■ **Given data**
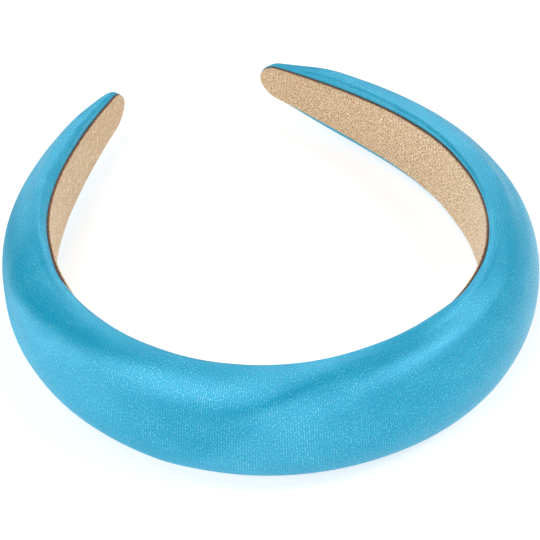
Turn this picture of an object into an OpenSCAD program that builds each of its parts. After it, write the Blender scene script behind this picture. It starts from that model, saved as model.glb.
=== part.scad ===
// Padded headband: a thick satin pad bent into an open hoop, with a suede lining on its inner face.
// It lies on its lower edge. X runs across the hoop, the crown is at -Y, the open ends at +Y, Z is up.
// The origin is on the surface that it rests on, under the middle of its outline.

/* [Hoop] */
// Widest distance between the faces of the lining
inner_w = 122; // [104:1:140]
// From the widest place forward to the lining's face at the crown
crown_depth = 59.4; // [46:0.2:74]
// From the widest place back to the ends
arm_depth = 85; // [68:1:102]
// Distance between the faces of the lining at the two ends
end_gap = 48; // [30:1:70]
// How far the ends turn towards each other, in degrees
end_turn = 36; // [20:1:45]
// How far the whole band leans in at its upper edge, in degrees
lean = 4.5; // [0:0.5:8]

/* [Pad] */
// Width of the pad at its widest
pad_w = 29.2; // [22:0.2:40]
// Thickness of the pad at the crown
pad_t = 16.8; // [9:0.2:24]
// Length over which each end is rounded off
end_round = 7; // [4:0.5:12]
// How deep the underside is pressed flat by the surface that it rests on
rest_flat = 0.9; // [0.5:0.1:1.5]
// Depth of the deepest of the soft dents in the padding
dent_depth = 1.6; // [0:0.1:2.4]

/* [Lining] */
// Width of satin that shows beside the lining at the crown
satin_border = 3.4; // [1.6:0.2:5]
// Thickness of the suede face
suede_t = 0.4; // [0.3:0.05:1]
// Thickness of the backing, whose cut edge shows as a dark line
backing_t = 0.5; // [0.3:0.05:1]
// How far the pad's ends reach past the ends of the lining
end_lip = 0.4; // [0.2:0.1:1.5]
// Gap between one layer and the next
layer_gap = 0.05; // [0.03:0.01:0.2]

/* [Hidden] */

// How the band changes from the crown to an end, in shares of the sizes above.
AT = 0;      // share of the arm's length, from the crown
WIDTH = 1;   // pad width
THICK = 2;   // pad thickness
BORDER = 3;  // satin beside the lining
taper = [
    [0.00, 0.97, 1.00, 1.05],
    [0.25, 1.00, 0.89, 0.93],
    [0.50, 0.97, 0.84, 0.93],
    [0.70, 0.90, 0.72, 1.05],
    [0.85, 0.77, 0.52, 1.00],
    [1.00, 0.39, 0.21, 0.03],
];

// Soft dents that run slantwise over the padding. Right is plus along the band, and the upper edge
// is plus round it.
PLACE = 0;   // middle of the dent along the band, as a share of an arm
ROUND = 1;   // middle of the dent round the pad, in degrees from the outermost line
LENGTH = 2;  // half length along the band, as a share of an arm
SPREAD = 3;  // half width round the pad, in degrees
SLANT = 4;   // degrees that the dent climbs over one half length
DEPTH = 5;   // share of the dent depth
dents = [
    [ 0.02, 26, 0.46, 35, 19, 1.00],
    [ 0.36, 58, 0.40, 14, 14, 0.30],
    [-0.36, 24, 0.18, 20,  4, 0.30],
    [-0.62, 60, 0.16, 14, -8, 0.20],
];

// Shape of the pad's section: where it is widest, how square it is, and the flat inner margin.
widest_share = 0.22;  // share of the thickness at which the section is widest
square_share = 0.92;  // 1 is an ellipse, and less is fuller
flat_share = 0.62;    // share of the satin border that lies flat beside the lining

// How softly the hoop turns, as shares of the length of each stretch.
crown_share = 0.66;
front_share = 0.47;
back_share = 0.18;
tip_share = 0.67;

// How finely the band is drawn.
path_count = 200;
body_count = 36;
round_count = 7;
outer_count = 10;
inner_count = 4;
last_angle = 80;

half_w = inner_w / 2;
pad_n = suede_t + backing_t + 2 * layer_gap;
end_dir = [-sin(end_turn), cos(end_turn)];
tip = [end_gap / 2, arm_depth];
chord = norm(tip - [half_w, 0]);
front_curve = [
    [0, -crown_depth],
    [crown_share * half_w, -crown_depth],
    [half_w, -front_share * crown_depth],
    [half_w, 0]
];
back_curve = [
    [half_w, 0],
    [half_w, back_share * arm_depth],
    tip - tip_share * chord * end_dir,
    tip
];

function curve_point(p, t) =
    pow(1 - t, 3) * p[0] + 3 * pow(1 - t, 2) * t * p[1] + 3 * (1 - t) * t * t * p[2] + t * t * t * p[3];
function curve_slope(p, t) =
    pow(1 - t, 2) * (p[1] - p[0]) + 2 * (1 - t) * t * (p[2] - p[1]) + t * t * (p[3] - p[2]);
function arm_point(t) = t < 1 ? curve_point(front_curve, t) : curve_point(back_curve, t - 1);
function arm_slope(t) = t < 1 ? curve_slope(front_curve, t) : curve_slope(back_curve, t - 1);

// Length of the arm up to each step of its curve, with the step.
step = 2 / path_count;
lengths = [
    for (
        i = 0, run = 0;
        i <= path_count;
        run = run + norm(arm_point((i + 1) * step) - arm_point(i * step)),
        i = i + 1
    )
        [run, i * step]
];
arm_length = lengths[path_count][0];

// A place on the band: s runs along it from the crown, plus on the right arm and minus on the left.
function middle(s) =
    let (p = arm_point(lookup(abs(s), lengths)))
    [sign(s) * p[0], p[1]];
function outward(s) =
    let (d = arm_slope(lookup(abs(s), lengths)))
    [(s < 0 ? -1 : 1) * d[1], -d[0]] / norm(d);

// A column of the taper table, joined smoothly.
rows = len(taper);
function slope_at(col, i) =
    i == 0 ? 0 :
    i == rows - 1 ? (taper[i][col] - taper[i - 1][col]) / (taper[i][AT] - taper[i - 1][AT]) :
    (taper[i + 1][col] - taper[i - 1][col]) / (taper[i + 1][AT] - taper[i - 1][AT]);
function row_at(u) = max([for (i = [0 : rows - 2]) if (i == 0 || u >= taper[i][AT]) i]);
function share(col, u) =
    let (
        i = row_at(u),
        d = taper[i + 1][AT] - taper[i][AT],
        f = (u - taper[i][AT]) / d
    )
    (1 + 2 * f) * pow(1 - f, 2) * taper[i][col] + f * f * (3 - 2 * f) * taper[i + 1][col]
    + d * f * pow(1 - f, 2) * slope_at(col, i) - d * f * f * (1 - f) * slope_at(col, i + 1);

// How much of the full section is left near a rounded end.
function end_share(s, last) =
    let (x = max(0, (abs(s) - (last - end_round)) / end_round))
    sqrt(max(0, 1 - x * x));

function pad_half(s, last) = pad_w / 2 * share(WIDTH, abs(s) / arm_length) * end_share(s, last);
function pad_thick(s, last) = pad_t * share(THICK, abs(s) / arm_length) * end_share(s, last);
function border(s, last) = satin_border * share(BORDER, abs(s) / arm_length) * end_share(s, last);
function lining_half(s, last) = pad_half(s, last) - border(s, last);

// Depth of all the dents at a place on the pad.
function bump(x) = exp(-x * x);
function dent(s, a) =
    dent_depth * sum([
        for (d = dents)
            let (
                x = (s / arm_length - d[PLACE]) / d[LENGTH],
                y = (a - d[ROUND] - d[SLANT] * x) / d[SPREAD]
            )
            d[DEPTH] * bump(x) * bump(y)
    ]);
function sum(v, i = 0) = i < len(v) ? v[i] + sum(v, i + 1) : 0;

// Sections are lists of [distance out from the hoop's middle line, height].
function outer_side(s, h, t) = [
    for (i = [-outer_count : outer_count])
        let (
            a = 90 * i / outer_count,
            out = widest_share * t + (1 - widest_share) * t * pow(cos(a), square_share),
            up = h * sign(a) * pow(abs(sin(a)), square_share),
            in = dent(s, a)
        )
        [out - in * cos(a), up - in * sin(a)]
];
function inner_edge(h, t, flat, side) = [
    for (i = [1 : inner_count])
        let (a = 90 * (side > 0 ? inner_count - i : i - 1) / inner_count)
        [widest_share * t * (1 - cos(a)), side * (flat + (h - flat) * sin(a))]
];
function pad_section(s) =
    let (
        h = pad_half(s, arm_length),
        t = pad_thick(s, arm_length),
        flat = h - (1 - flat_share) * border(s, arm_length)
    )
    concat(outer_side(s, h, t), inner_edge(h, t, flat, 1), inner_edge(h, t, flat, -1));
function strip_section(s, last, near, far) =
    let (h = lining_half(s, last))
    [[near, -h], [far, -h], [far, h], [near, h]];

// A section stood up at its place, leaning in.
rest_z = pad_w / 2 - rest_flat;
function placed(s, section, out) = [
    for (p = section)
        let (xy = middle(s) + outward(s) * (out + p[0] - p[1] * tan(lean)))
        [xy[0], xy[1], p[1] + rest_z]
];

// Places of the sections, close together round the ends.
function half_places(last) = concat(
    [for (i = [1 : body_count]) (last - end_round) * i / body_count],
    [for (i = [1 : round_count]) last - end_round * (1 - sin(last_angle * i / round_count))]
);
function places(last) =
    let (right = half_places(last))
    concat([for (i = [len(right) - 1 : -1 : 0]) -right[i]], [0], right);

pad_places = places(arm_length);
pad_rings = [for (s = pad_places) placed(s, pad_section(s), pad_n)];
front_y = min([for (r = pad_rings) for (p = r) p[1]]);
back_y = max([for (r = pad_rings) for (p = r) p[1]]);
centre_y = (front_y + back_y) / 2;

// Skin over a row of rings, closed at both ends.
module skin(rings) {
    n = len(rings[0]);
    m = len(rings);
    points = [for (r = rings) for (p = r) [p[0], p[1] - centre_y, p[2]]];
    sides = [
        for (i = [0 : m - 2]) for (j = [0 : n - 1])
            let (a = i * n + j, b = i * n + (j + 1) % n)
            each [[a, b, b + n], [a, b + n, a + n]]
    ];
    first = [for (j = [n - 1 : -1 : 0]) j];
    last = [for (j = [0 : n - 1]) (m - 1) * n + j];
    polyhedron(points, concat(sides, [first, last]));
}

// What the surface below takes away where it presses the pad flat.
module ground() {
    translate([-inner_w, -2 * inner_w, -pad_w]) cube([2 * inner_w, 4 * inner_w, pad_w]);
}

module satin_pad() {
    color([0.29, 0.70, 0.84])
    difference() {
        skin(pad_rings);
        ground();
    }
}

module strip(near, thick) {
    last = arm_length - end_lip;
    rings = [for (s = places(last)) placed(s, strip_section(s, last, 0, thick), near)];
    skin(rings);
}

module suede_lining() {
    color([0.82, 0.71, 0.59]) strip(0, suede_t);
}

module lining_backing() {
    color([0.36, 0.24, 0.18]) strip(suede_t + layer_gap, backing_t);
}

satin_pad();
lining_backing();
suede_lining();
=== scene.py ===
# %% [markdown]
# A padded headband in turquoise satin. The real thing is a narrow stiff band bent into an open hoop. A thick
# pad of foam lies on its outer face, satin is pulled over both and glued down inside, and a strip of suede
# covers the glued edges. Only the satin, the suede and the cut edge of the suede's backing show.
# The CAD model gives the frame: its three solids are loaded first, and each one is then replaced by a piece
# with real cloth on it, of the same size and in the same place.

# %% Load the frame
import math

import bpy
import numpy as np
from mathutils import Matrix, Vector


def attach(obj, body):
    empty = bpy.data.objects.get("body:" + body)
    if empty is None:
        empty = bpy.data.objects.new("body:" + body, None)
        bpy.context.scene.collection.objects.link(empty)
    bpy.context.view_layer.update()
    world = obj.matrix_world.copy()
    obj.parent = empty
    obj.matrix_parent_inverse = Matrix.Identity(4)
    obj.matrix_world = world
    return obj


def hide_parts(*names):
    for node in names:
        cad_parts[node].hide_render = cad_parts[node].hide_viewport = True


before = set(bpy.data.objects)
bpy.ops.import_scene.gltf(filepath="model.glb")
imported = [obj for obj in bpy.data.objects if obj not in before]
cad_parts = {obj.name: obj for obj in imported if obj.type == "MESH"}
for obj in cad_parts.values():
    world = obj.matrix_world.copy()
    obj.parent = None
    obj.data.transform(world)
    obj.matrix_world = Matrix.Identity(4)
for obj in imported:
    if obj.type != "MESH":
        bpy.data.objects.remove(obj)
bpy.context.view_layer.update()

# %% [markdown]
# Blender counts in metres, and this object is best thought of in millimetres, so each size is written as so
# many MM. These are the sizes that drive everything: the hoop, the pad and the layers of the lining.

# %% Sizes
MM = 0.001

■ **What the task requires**
In the material above, locate the line containing "the pad flat." and the line containing "if empty is". Transcribe exactly those two lines and every line between them, and nothing more.

■ **Finished task**
// What the surface below takes away where it presses the pad flat.
module ground() {
    translate([-inner_w, -2 * inner_w, -pad_w]) cube([2 * inner_w, 4 * inner_w, pad_w]);
}

module satin_pad() {
    color([0.29, 0.70, 0.84])
    difference() {
        skin(pad_rings);
        ground();
    }
}

module strip(near, thick) {
    last = arm_length - end_lip;
    rings = [for (s = places(last)) placed(s, strip_section(s, last, 0, thick), near)];
    skin(rings);
}

module suede_lining() {
    color([0.82, 0.71, 0.59]) strip(0, suede_t);
}

module lining_backing() {
    color([0.36, 0.24, 0.18]) strip(suede_t + layer_gap, backing_t);
}

satin_pad();
lining_backing();
suede_lining();
=== scene.py ===
# %% [markdown]
# A padded headband in turquoise satin. The real thing is a narrow stiff band bent into an open hoop. A thick
# pad of foam lies on its outer face, satin is pulled over both and glued down inside, and a strip of suede
# covers the glued edges. Only the satin, the suede and the cut edge of the suede's backing show.
# The CAD model gives the frame: its three solids are loaded first, and each one is then replaced by a piece
# with real cloth on it, of the same size and in the same place.

# %% Load the frame
import math

import bpy
import numpy as np
from mathutils import Matrix, Vector


def attach(obj, body):
    empty = bpy.data.objects.get("body:" + body)
    if empty is None:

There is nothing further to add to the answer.